Another dimension of this, is that the Product Manager may not ask the right questions. While each stakeholder does have the holistic product in mind, which is great, they do not have the expertise of the other cross-team members, and may not ask the right questions needed to get the correct and focused feedback to make foundational stakes in the ground. Nor should they. It is really key to engage UX and Design at inception to be able to ensure the success of the product.

Let's circle back, let's talk about the 4 facets of the Empathy Map.

Caveat: When you do enough of these, all 4 facets will likely have both commonalities and direct conflicts between them. These are your sweet spots. You may even want to pick one topic and do a drill-down empathy map on a few of the singular comments in order you understand it fully.

BEST PRACTICE: Document each phase in order to be able to regress back to any stage for repeated validation as your team develops the product.

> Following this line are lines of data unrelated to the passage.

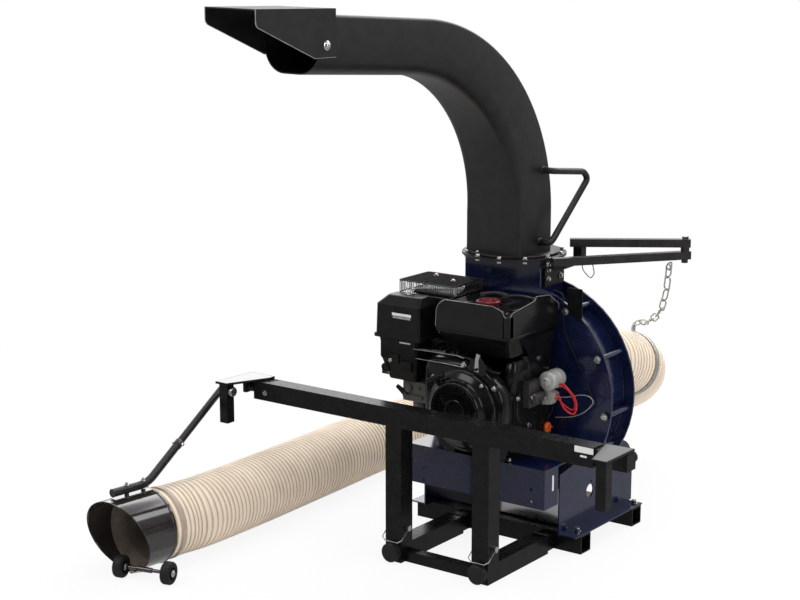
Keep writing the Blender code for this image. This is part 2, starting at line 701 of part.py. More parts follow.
def cap_side(shift):
    """Outline of a side plate, with its front moved back by the shift."""
    front = CAP_REACH - shift
    return [(-CAP_BACK, cap_top(-CAP_BACK, CAP_WALL)), (-CAP_BACK, -CAP_LOW),
            (CAP_RISE_AT - shift, -CAP_LOW), *((front - back, z) for back, z in CAP_CORNER),
            (front, cap_top(front, CAP_WALL))]


def chute():
    pivot = (CHUTE_X, CHUTE_Y, NECK_TOP + RING_THICKNESS)
    outlet = vec(*chute_line(0, 0)[-1])
    hinge = outlet + vec(*CAP_PIVOT)
    ring = rod((CHUTE_X, CHUTE_Y, NECK_TOP + GAP), (CHUTE_X, CHUTE_Y, NECK_TOP + RING_THICKNESS),
               RING_RADIUS, 40)
    port = block((CHUTE_X, CHUTE_Y, NECK_TOP), (PORT_X, PORT_Y, 0.04))
    bolts = []
    for index in range(12):
        turn = 2 * math.pi * (index + 0.5) / 12
        x = CHUTE_X + (RING_RADIUS - 0.010) * math.cos(turn)
        y = CHUTE_Y + (RING_RADIUS - 0.010) * math.sin(turn)
        bolts.append(turned((x, y, NECK_TOP - 0.006), (0, 0, 1), ((0.006, 0), (0.006, 0.008)), 6))
    make("chute_ring", CHUTE_BLACK, ring, (join(together(*bolts)), cut(port)))

    flange_z = NECK_TOP + RING_THICKNESS + GAP
    flange = rod((CHUTE_X, CHUTE_Y, flange_z), (CHUTE_X, CHUTE_Y, flange_z + RING_THICKNESS),
                 RING_RADIUS - 0.018, 40)
    pins = []
    for sign in (-1, 1):
        start = chute_frame(hinge.x, sign * (CHUTE_WIDTH / 2 - 0.002), hinge.y)
        head = chute_frame(hinge.x, sign * (CAP_HALF + CAP_WALL + GAP), hinge.y)
        profile_end = (head - start).length
        pins.append(turned(start, head - start, ((CAP_BOLT, 0), (CAP_BOLT, profile_end),
                                                 (0.011, profile_end + 0.0001),
                                                 (0.011, profile_end + 0.006)), 12))
    elbow = make("chute_elbow", CHUTE_BLACK, chute_tube(0, -0.002, 0),
                 (join(flange), join(together(*pins)), cut(chute_tube(CHUTE_WALL, 0.02, 0.02))), pivot)

    # Handle bar on the right side of the elbow
    off = CHUTE_WIDTH / 2
    route = [(0.000, off - 0.001, 1.005), (-0.004, off + 0.030, 1.005), (-0.095, off + 0.034, 0.998),
             (-0.140, off + 0.034, 0.988), (-0.152, off + 0.034, 0.965), (-0.010, off + 0.034, 0.822),
             (0.004, off + 0.030, 0.812), (0.010, off - 0.001, 0.812)]
    handle = pipe([chute_frame(*point) for point in route], 0.009, 10)
    make("chute_handle", CHUTE_BLACK, handle, (cut(grown_tube()),), chute_frame(-0.04, off + 0.034, 0.9),
         elbow)

    # Deflector cap: a top and two side plates, open in front and below
    def side_view(outline, side):
        return [chute_frame(outlet.x + d, side, outlet.y + z) for d, z in outline]
    half = CAP_HALF + CAP_WALL
    solid = loft([side_view(cap_side(shift), side) for side, shift in ((-half, CAP_SKEW), (half, 0.0))])
    rear, front, low = -CAP_BACK - 0.02, CAP_REACH + 0.03, -CAP_LOW - 0.05
    room = ((rear, cap_top(rear, 0)), (rear, low), (front, low), (front, cap_top(front, 0)))
    channel = loft([side_view(room, side) for side in (-CAP_HALF, CAP_HALF)])
    holes = rod(chute_frame(hinge.x, -0.12, hinge.y), chute_frame(hinge.x, 0.12, hinge.y),
                CAP_BOLT + GAP, 12)
    make("deflector_cap", CHUTE_BLACK, solid, (cut(channel), cut(holes)),
         chute_frame(hinge.x, 0, hinge.y), elbow)


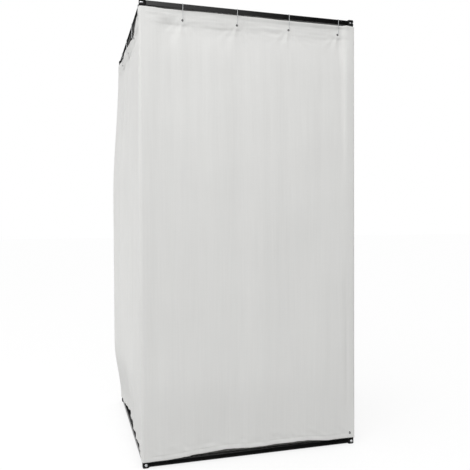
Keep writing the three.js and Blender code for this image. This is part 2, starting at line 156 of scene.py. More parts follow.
# How finely the cloth is divided: in a square round each eyelet, round a corner and along a side; and up
# the cloth, below and above two heights and between them
EYELET_SQUARE = 10
EYELET_STEP = 2.2
CORNER_STEP = 2
SIDE_STEP = 7.5
FINE_BELOW = 110
FINE_ABOVE = 1860
FINE_ROW = 5
ROW = 15

# The cloth's uneven folds: depth, width along the side, height, and what sets each kind's pattern apart
WIDE_FLUTES = (3.2, 95, 1500, 0)
NARROW_FLUTES = (1.6, 42, 900, 5)
HEADING_PUCKERS = (0.7, 14, 40, 9)
HEADING_RIPPLES = (1.6, 70, 16, 13)
HEM_WRINKLES = (1.9, 26, 34, 21)
HEM_PUCKERS = (0.8, 9, 22, 25)
BROAD_FOLDS = (2.2, 210, 240, 29)

# The four sides, and how the cloth hangs on each, from the left as seen from outside. Hooks are shares of
# the side. The belly is how far the cloth stands out low down at the left end, the middle and the right
# end, and the fold is its depth between two hooks. Sags and set-backs of the top edge and rises of the
# hem are given at equal steps. A hem that tucks in hangs back over the bottom rail as far as it rises.
# The curl is how far the top edge leans forwards under the rail, at the left and the right end. The
# heading is how deep it draws in over its lower stitches, as shares at equal steps, and the flutes are
# how strong the soft upright folds are.
SLACK_SAGS = (4, 7, 12, 6, 13, 7, 13, 6, 4)
SLACK_RISES = (0, 6, 11, 14, 14, 14, 11, 6, 0)
SIDES = [
    {"name": "front", "corner": "front_right", "turn": 0, "bolt_turn": 0, "seed": 3.1,
     "hooks": (0.187, 0.432, 0.677, 0.922), "belly": (6, 8, 0), "fold": 5,
     "sags": (4, 4.5, 0.5, 0, 2, 4, 4, 4, 4), "set_backs": (16, 16),
     "rises": (0, 1.5, 12, 18, 12.5, 15.5, 15.5, 5, 4.5), "tucks_in": False, "curl": (1, 7),
     "heading": (0, 0.1, 1.6, 0.5, 0.8, 1.0, 1.2, 0.4, 0.6, 0.5, 0.5, 0.3, 0.5, 0.5, 0.4, 0.8, 0.4),
     "flutes": 1},
    {"name": "right", "corner": "back_right", "turn": QUARTER, "bolt_turn": QUARTER, "seed": 17.7,
     "hooks": (0.09, 0.35, 0.61, 0.87), "belly": (0, 0, 36), "fold": 12,
     "sags": SLACK_SAGS, "set_backs": (16, 16), "rises": SLACK_RISES, "tucks_in": False, "curl": (3, 3),
     "heading": (0.4, 1.1, 0.6, 1.3, 0.5, 0.9, 0.4, 1.2, 0.5), "flutes": 1.6},
    {"name": "back", "corner": "back_left", "turn": math.pi, "bolt_turn": 0, "seed": 31.3,
     "hooks": (0.13, 0.39, 0.65, 0.91), "belly": (14, 0, 14), "fold": 12,
     "sags": SLACK_SAGS, "set_backs": (16, 16), "rises": SLACK_RISES, "tucks_in": False, "curl": (3, 3),
     "heading": (0.5, 0.8, 1.2, 0.5, 1.0, 0.4, 1.3, 0.7, 0.5), "flutes": 1.6},
    {"name": "left", "corner": "front_left", "turn": -QUARTER, "bolt_turn": QUARTER, "seed": 47.9,
     "hooks": (0.19, 0.437, 0.684, 0.931), "belly": (36, 0, 6), "fold": 12,
     "sags": (4, 5, 5, 3, 10, 24, 4, 2, 4), "set_backs": (10, 10, 10, 12, 16, 18, 14, 10, 10),
     "rises": (0, 5, 11.5, 20, 14, 9.5, 10, 7, 0), "tucks_in": True, "curl": (0, 0),
     "heading": (0.5, 0.6, 1.3, 0.6, 1.1, 0.5, 0.9, 1.2, 0.3), "flutes": 2.4},
]
for side in SIDES:
    side["places"] = [(share - 0.5) * FRAME_SIDE for share in side["hooks"]]


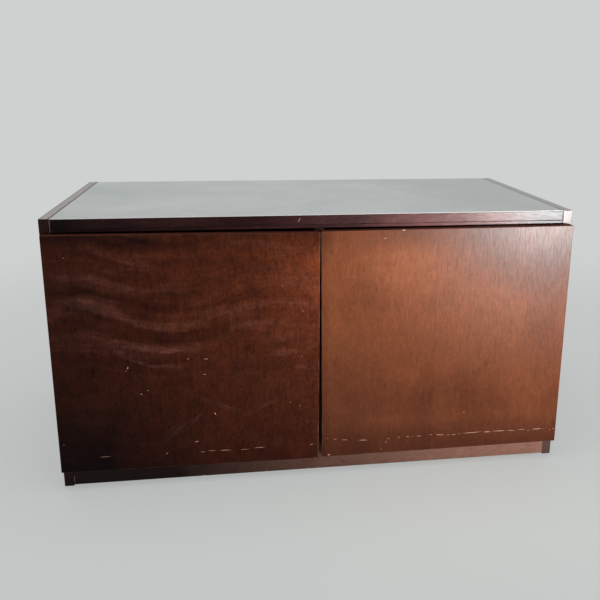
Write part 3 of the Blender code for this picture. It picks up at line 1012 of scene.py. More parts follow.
@dataclass(frozen=True)
class Laminate(Finish):
    """Pale grey laminate with faint mottling, specks and light lines along its front and back
    edges.
    """

    name: str = "laminate_top"
    cool: Tint = Tint(162, 167, 168)
    warm: Tint = Tint(180, 181, 179)
    shaded: Tint = Tint(152, 155, 155)
    edge: Tint = Tint(226, 220, 217)
    speck: Tint = Tint(120, 124, 124)

    TOUCH: ClassVar[Touch] = Touch(0.36, 0.10, 7.0)
    BROAD: ClassVar[Cells] = ((6.0, 6.0, 6.0), 4.0, 0.5)
    SMALL: ClassVar[Cells] = ((240.0, 240.0, 240.0), 3.0)
    SMALL_SHARE: ClassVar[float] = 0.9
    RARE: ClassVar[Cells] = ((13.0, 13.0, 13.0), 1.0)
    RARE_FROM: ClassVar[float] = 0.60
    SPECKS: ClassVar[float] = 26.0
    SPECK_RAMP: ClassVar[Ramp] = (0.025, 0.055, 1.0, 0.0)
    SHADED_RAMP: ClassVar[Ramp] = (0.24, 0.34, 0.0, 0.45)
    FRONT_RAMP: ClassVar[Ramp] = (CARCASS_FRONT + 0.0012, CARCASS_FRONT + 0.0030, 1.0, 0.0)
    BACK_RAMP: ClassVar[Ramp] = (CARCASS_BACK - 0.006, CARCASS_BACK - 0.003, 0.0, 0.4)
    SIDE_RAMP: ClassVar[Ramp] = (HALF_WIDTH - 0.0202, HALF_WIDTH - 0.0194, 0.0, 0.85)
    RELIEF: ClassVar[float] = 0.00002

    def dress(self, face: Surface) -> None:
        """Places the mottling, the specks and the edges.

        Args:
            face: The material's surface.
        """
        small = face.noise(face.where, *self.SMALL)
        broad = face.noise(face.where, *self.BROAD)
        tone = face.sum("MULTIPLY_ADD", face.centred(small), self.SMALL_SHARE, broad)
        colour = face.blend(face.ease(tone, *MIDDLE_RAMP), self.cool, self.warm)
        feeds = {"Vector": face.where, "Scale": self.SPECKS}
        cell = face.place("ShaderNodeTexVoronoi", feeds, feature="F1")
        rare = face.sum("GREATER_THAN", face.noise(face.where, *self.RARE), self.RARE_FROM)
        dot = face.ease(cell.outputs["Distance"], *self.SPECK_RAMP)
        colour = face.blend(face.sum("MULTIPLY", dot, rare), colour, self.speck)
        x, y, _ = face.axes
        colour = face.blend(face.ease(x, *self.SHADED_RAMP), colour, self.shaded)
        front, back = face.ease(y, *self.FRONT_RAMP), face.ease(y, *self.BACK_RAMP)
        colour = face.blend(face.sum("MAXIMUM", front, back), colour, self.edge)
        beside = face.ease(face.sum("ABSOLUTE", x), *self.SIDE_RAMP)
        colour = face.blend(beside, colour, Veneer.JOINT_TINT)
        face.give("Base Color", colour)
        face.give("Roughness", face.gloss(self.TOUCH))
        face.bump(small, self.RELIEF)


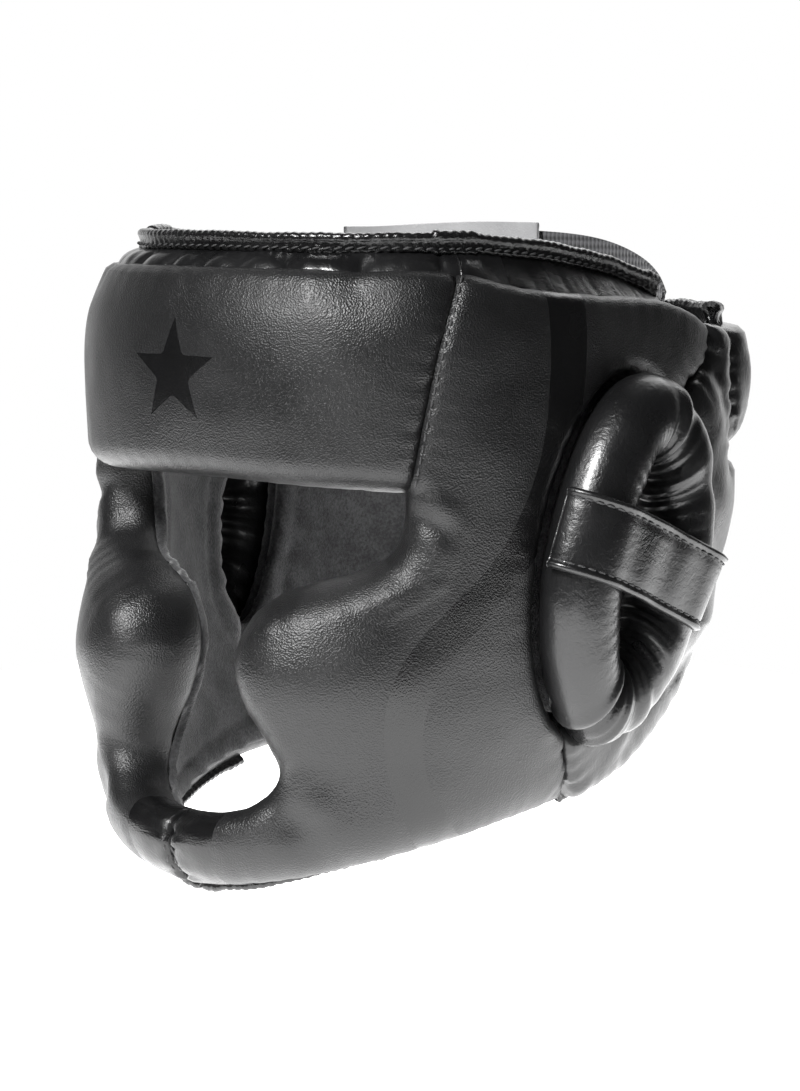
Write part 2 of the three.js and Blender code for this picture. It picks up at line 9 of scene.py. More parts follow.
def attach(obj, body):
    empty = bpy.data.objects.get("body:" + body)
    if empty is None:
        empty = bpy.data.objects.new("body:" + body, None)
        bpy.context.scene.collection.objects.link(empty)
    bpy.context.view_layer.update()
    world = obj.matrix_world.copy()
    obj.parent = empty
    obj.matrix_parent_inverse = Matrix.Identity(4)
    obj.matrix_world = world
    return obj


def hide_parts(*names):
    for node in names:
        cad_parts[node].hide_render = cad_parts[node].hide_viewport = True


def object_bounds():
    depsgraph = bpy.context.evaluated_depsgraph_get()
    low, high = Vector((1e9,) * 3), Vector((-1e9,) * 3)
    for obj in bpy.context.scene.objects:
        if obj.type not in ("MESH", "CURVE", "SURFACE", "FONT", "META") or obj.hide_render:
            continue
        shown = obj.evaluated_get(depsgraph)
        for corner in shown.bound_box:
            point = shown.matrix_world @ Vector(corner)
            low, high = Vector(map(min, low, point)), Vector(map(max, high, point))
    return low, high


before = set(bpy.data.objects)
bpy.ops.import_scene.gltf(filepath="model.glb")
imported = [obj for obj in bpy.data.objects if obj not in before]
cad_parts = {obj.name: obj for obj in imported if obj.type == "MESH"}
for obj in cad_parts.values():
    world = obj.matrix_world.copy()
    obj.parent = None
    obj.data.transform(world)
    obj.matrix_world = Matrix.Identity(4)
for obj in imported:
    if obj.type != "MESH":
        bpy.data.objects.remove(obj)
cad_box = [list(corner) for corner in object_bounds()]
scene = bpy.context.scene

# Shapes are worked out in millimetres, in the frame's own axes, and become metres when a mesh is made.
MM = 0.001

# ---------------------------------------------------------------- camera

VIEW_AZIMUTH = math.radians(43)
VIEW_ELEVATION = math.radians(7)
VIEW_DISTANCE = 1.15
LENS = 100.56


def add_camera():
    back = Vector((
        math.sin(VIEW_AZIMUTH) * math.cos(VIEW_ELEVATION),
        -math.cos(VIEW_AZIMUTH) * math.cos(VIEW_ELEVATION),
        math.sin(VIEW_ELEVATION),
    ))
    camera = bpy.data.objects.new("camera", bpy.data.cameras.new("camera"))
    camera.data.lens = LENS
    camera.data.sensor_width = 36
    camera.data.clip_start = 0.05
    camera.location = back * VIEW_DISTANCE
    camera.rotation_mode = "QUATERNION"
    camera.rotation_quaternion = (-back).to_track_quat("-Z", "Y")
    scene.collection.objects.link(camera)
    scene.camera = camera


add_camera()

# ---------------------------------------------------------------- the head form, as the CAD part has it

FORM_LOW = -120
FORM_STEP = 30
FORM_FRONT = np.array([119, 121, 112, 107, 108, 112, 115, 114, 102], float)
FORM_SIDE = np.array([72, 86, 96, 102, 105, 105.5, 105, 103, 94], float)
FORM_BACK = np.array([96, 101, 106, 112, 120, 128, 136, 134, 118], float)
FRONT_POWER = 2.4
BACK_POWER = 2.7
MM_PER_DEGREE = 1.9
PAD_THICK = 22
WING_THICK = 18
# angle, height, reach towards the face, reach away from it, reach up and down, rise
SWELLS = [(23, -32, 27, 42, 30, 15), (180, 60, 80, 80, 24, 4)]


def blend_at(values, height):
    last = len(values) - 1
    t = np.clip((height - FORM_LOW) / FORM_STEP, 0, last - 1e-6)
    i = np.floor(t).astype(int)
    f = t - i
    a, b, c, d = (values[np.clip(i + k, 0, last)] for k in (-1, 0, 1, 2))
    return b + 0.5 * f * (c - a + f * (2 * a - 5 * b + 4 * c - d + f * (3 * (b - c) + d - a)))


def form_point(degrees, height):
    angle = np.radians(degrees)
    ahead = np.cos(angle)
    reach = np.where(ahead > 0, blend_at(FORM_FRONT, height), blend_at(FORM_BACK, height))
    power = np.where(ahead > 0, FRONT_POWER, BACK_POWER)
    side = np.abs(np.sin(angle)) / blend_at(FORM_SIDE, height)
    radius = (side**power + (np.abs(ahead) / reach) ** power) ** (-1 / power)
    return np.stack([np.sin(angle) * radius, -ahead * radius, height + 0 * radius], -1)


def form_normal(degrees, height):
    around = form_point(degrees + 1, height) - form_point(degrees - 1, height)
    up = form_point(degrees, height + 1) - form_point(degrees, height - 1)
    normal = np.cross(around, up)
    return normal / np.linalg.norm(normal, axis=-1, keepdims=True)


def swell(degrees, height):
    highest = np.zeros(np.broadcast(degrees, height).shape)
    for angle, middle, towards, away, tall, rise in SWELLS:
        around = (np.abs(degrees) - angle) * MM_PER_DEGREE
        across = around / np.where(around < 0, towards, away)
        highest = np.maximum(highest, rise * np.exp(-(across**2) - ((height - middle) / tall) ** 2))
    return highest


def on_form(degrees, height, out):
    """The points `out` mm outside the form. The swell fades to nothing at the pad's inner face."""
    degrees, height, out = np.broadcast_arrays(
        np.asarray(degrees, float), np.asarray(height, float), np.asarray(out, float))
    share = np.clip(1 + out / PAD_THICK, 0, 1)
    lift = out + share * swell(degrees, height)
    return form_point(degrees, height) + form_normal(degrees, height) * lift[..., None]


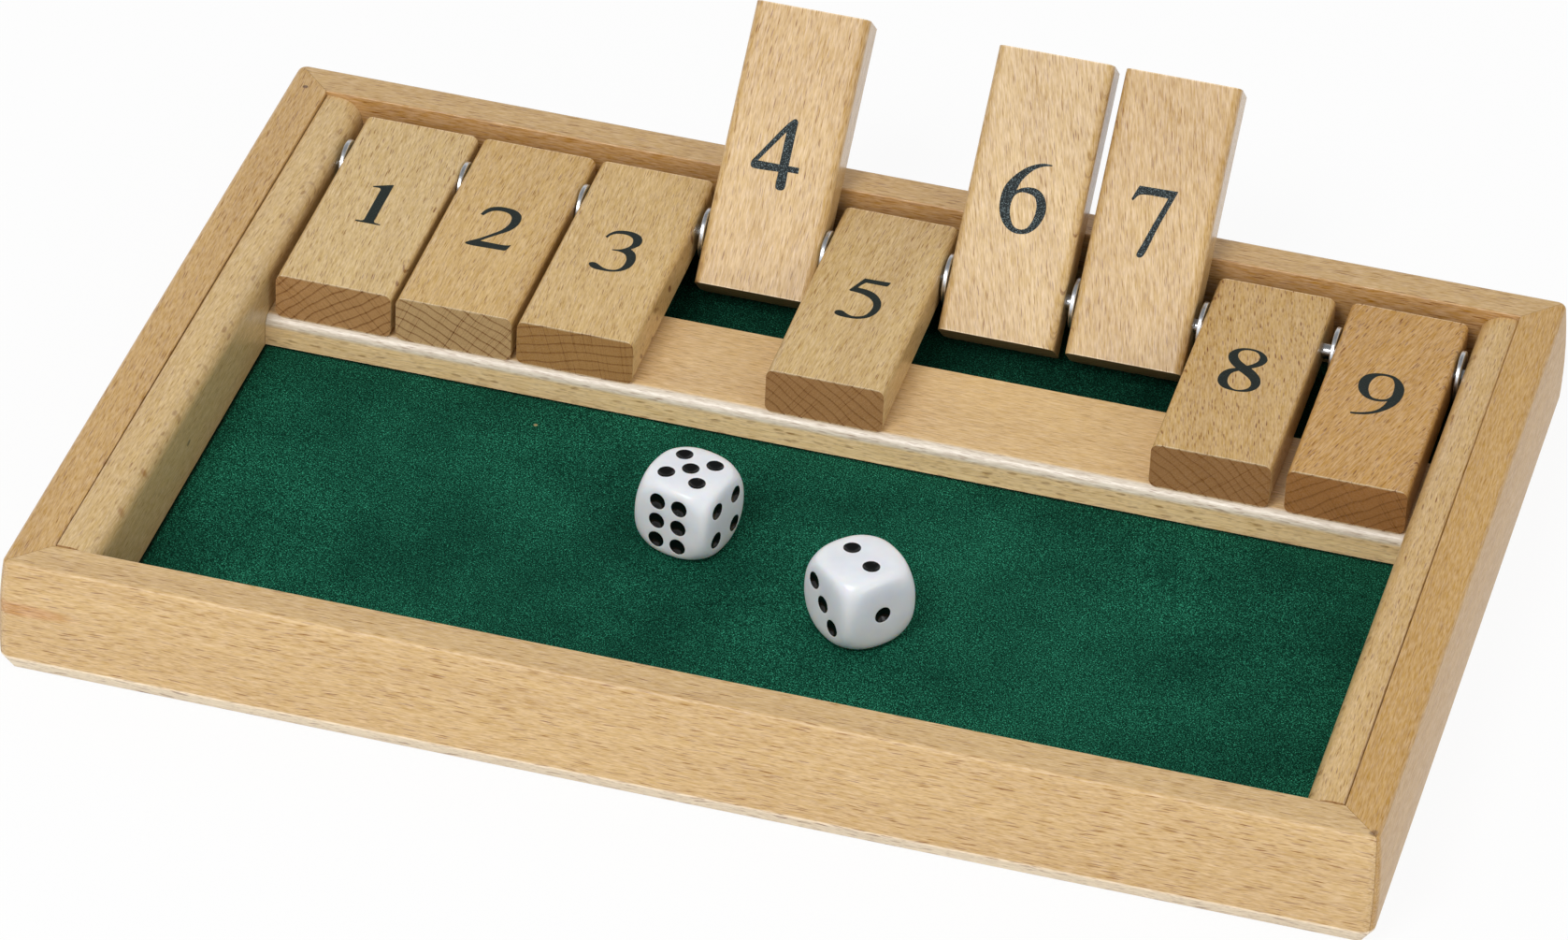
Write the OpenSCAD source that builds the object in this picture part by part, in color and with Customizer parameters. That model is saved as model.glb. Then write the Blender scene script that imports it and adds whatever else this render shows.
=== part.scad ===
// Shut the box game: a mitred beech tray with a felt floor, nine numbered tiles that
// turn on one steel rod with washers between them, a rest bar and two dice.
// Millimetres, +Z up, +Y towards the rod. The origin is the centre of the underside.

/* [Frame] */
// Width of a rail across its top
rail_w = 7.7; // [6:0.1:12]
// Height of the frame
rail_h = 24.5; // [21:0.1:32]
// How far the outer faces swell past the top edges
rail_bulge = 1; // [0.4:0.1:2]
// Height at which the outer faces swell most
bulge_at = 9.5; // [6:0.5:12]
// Radius of the frame's corners in plan
corner_r = 1.8; // [1:0.1:5]
// Height of the slope along the bottom of the outer faces
foot_rise = 3.6; // [1:0.1:5]
// How far that slope runs inwards down to the bottom
foot_set = 2.4; // [0.5:0.1:3]
// Rounding of the outer edge along the top
ease_r = 0.9; // [0.3:0.1:2]
// Rounding of the inner edge along the top
inner_ease_r = 0.3; // [0.2:0.05:1]
// Width of the glue line between two pieces of wood
glue_line = 0.06; // [0.02:0.01:0.2]

/* [Tray] */
// Clear depth between the front and the back rail
tray_d = 158.8; // [140:0.1:200]
// Thickness of the base board
base_t = 4.8; // [3:0.1:6]
// How far the base board reaches into the rails
base_lip = 3.5; // [2:0.1:5]
// Thickness of the felt
felt_t = 0.8; // [0.5:0.1:1.5]

/* [Cheeks] */
// Width of the cheeks that carry the rod
cheek_w = 7.5; // [6:0.1:12]
// Rounding of a cheek's inner edge along the top
cheek_round_r = 4.8; // [1:0.1:5.4]
// Rounding of a cheek's outer edge along the top
cheek_ease_r = 0.5; // [0.2:0.1:0.6]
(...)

Admittedly, this is also a CYA action, because we have all been there. If you can immediately point to the origin of a design directly from a user, you have the best and most undeniable case for everything you create.

  1. Say: What does the user say about their job? (holistic, open-ended, any context)

  2. Feel: As the user performs their job, what are they feeling about their software, processes, team, stress points, pain points, performance, successes, etc.?

  3. Think: As a user performs their job, what is the user thinking as they both perform tasks, and interact with their team and managers?

  4. Do: As the user performs their job, what are the actual steps and processes they perform? Look closely for process re-engineering opportunities for those systems and processes you will be connecting with, and frequently you can find ways to integrate in a much more efficient way, even though you may not touch other applications or data sources in their process.

Once you have populated your Empathy Map, you can now start to group like comments in order to start to see the patterns in different issues. Note, do not cross facet lines yet, limit this still to each quarter.

In those groupings, start to condense it down to a common statement or word that applies to all comments in that group.

For example: If you have 3 direct quotes, undeniably, addressing complicated/convoluted/insufficient/procedures about data export processes, you group them, say, into Data Export Pain Point. When you start on that element, you have the robust comments under this with which to start, and drill down with your users as you design.

Rinse and repeat. Very quickly you will be given your foundation to build upon.

Apropos of nothing, or everything: ". . .42."